The atmosphere there is similar to The Three Monkeys, but a bit more like a traditional bar. Although there was a live band there and they were a lot more musically talented than the first one had been. Also they had far better haircuts. Lindsay, Yaella and I went to town, dancing our little butts off and just generally having a great time. I even got Justin out onto the dance floor and he was singing along to the music and twirling me around like a pro. At one point when I was up dancing with the girls and Justin was sitting down some older guy came up to Justin and said

“Hey mate, is that your bird?” (bird is an australian colloquial term for girl, and he was pointing at me)

and Justin said


and he said

“Good on ya mate!”

We all had a good chuckle about this later.

Ladies: composed, Yaella sporting the infamous leather pants

Ladies rocking out, and is that a hint of cleavage I spy? Perhaps? One can dream!

Am I really that tall? I wasn't even wearing heels.

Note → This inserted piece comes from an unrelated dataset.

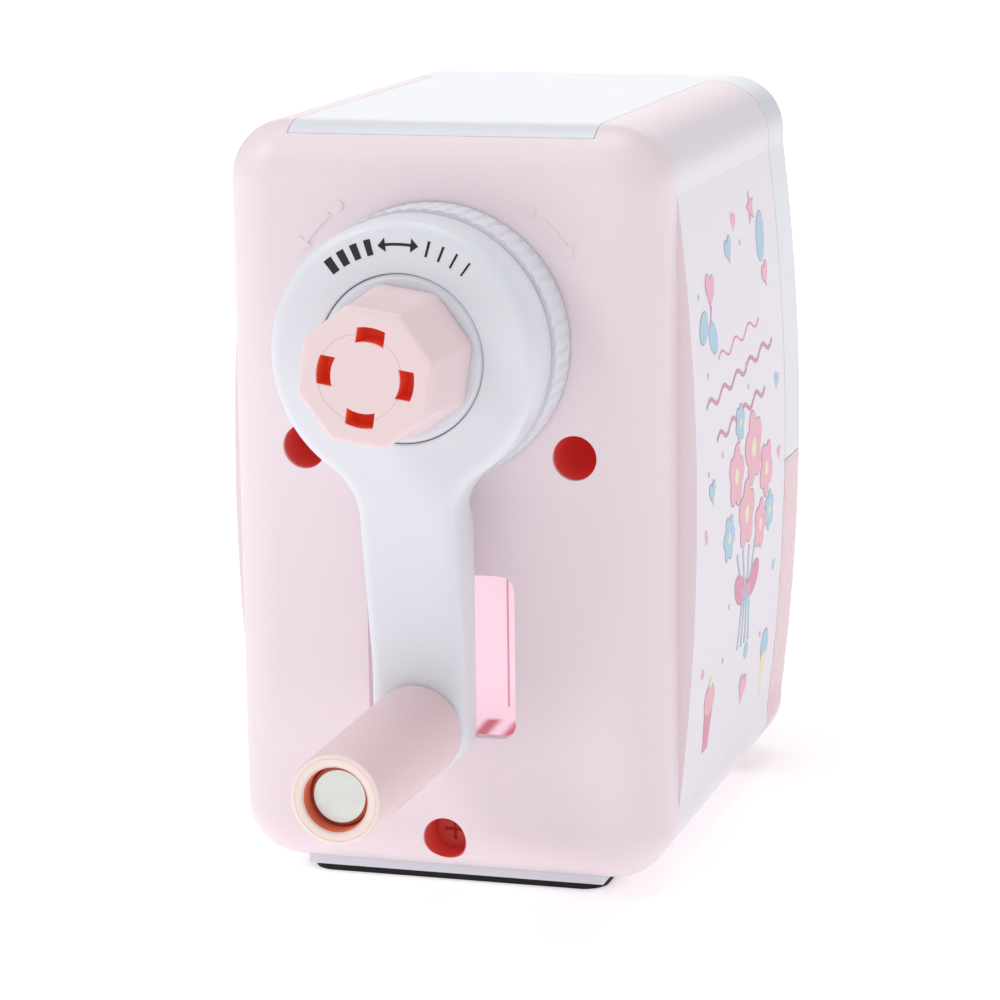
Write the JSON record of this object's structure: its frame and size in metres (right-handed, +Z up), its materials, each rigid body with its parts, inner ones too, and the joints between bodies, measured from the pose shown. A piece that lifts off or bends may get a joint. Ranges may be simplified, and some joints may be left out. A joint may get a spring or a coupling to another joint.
{
  "type": "pencil sharpener",
  "caption": "Hand-cranked desktop pencil sharpener: rounded pink case, white crank with pink grip, sprung pencil chuck, see-through shavings drawer",
  "frame": {"origin": "centre of the anti-slip pad's underside, on the table", "axes": "+Z up; the crank side faces -Y and the pencil goes in from +Y along the crank axis; +X is to the right of someone facing the crank"},
  "size_m": [0.0782, 0.1635, 0.124],
  "materials": {
    "pink_shell": "satin-gloss injection-moulded ABS, pale pink",
    "white_plastic": "satin-gloss injection-moulded ABS, cool white",
    "black_rubber": "matt die-cut EVA or rubber",
    "frame_plastic": "matt moulded ABS, light grey",
    "gear_plastic": "natural acetal",
    "zinc_screw": "zinc-plated steel",
    "spring_steel": "drawn spring steel",
    "polished_steel": "ground steel rod",
    "pin_metal": "dull nickel-plated steel",
    "cutter_steel": "hardened and ground tool steel",
    "pale_pink": "satin moulded ABS, warm pale pink",
    "clear_pink": "transparent pink polystyrene",
    "soft_grip": "soft pink elastomer"
  },
  "bodies": {
    "housing": {"front_shell": "pink_shell", "top_rear_cover": "white_plastic", "base_plate": "white_plastic", "anti_slip_pad": "black_rubber", "inner_frame": "frame_plastic", "ring_gear": "gear_plastic", "case_screws": "zinc_screw", "cover_screws": "zinc_screw", "rod_bushes": "gear_plastic", "pencil_guide": "gear_plastic", "right_return_spring": "spring_steel", "left_return_spring": "spring_steel"},
    "lock_ring": {"lock_ring": "white_plastic"},
    "crank": {"crank_arm": "white_plastic", "hub_cap": "white_plastic", "hub_screws": "zinc_screw", "cutter_carrier": "frame_plastic", "cutter_axle": "polished_steel", "axle_washers": "polished_steel", "grip_pin": "pin_metal"},
    "cutter": {"helical_cutter": "cutter_steel", "cutter_pinion": "cutter_steel"},
    "grip": {"grip": "pale_pink"},
    "knob": {"adjuster_knob": "pale_pink", "adjuster_spindle": "polished_steel"},
    "tip_stop": {"tip_stop": "frame_plastic"},
    "drawer": {"shavings_drawer": "clear_pink"},
    "chuck": {"chuck_plate": "white_plastic", "jaw_cover": "pink_shell", "chuck_screws": "zinc_screw", "guide_rods": "polished_steel", "rod_clips": "zinc_screw", "jaw_pivots": "polished_steel", "jaw_spring": "spring_steel"},
    "right_lever": {"right_jaw": "pale_pink", "right_jaw_pad": "soft_grip"},
    "left_lever": {"left_jaw": "pale_pink", "left_jaw_pad": "soft_grip"}
  },
  "joints": [
    {"name": "crank_turn", "type": "hinge", "parent": "housing", "child": "crank", "pos_m": [0, 0, 0.09025], "axis": [0, 1, 0], "continuous": true},
    {"name": "cutter_spin", "type": "hinge", "parent": "crank", "child": "cutter", "pos_m": [0, -0.0263, 0.09775], "axis": [0, 0.9848, 0.1736], "continuous": true},
    {"name": "grip_spin", "type": "hinge", "parent": "crank", "child": "grip", "pos_m": [0, -0.082, 0.03025], "axis": [0, 1, 0], "continuous": true},
    {"name": "knob_turn", "type": "hinge", "parent": "crank", "child": "knob", "pos_m": [0, -0.069, 0.09025], "axis": [0, 1, 0], "range_deg": [-150, 150]},
    {"name": "tip_stop_slide", "type": "slide", "parent": "crank", "child": "tip_stop", "axis": [0, -1, 0], "range_m": [-0.00126, 0.00126]},
    {"name": "lock_ring_turn", "type": "hinge", "parent": "housing", "child": "lock_ring", "pos_m": [0, -0.049, 0.09025], "axis": [0, -1, 0], "range_deg": [0, 40]},
    {"name": "drawer_slide", "type": "slide", "parent": "housing", "child": "drawer", "axis": [0, 1, 0], "range_m": [0, 0.078]},
    {"name": "chuck_slide", "type": "slide", "parent": "housing", "child": "chuck", "axis": [0, 1, 0], "range_m": [0, 0.03], "stiffness_N_per_m": 120, "springref_m": -0.01, "deforming": ["right_return_spring", "left_return_spring"]},
    {"name": "right_jaw_pinch", "type": "hinge", "parent": "chuck", "child": "right_lever", "pos_m": [0.009, 0.0561, 0.101], "axis": [0, -1, 0], "range_deg": [0, 15], "stiffness_Nm_per_rad": 0.05, "springref_deg": -11.46, "deforming": ["jaw_spring"]},
    {"name": "left_jaw_pinch", "type": "hinge", "parent": "chuck", "child": "left_lever", "pos_m": [-0.009, 0.0561, 0.101], "axis": [0, 1, 0], "range_deg": [0, 15], "stiffness_Nm_per_rad": 0.05, "springref_deg": -11.46}
  ],
  "couplings": [
    {"joint": "cutter_spin", "follows": "crank_turn", "ratio": -3},
    {"joint": "tip_stop_slide", "follows": "knob_turn", "m_per_rad": 0.00047746},
    {"joint": "left_jaw_pinch", "follows": "right_jaw_pinch", "ratio": 1}
  ]
}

My two favorite people to walk around Sydney with

We had only planned on staying out till around midnight, but we were having such a great time that we didn’t end up making it back to Glebe till around 2 am. Justin kept saying,”we will leave when they play a bad song” and they just never did. Finally the band took a break though, and we decided it was time to make our exit. We walked back to Glebe and promptly crawled into bed since Justin and I had a 7am bus to catch to Canberra the next morning. Even though we knew we wouldn’t get much sleep and would be exhausted the following day, it was a great night out and we had no regrets.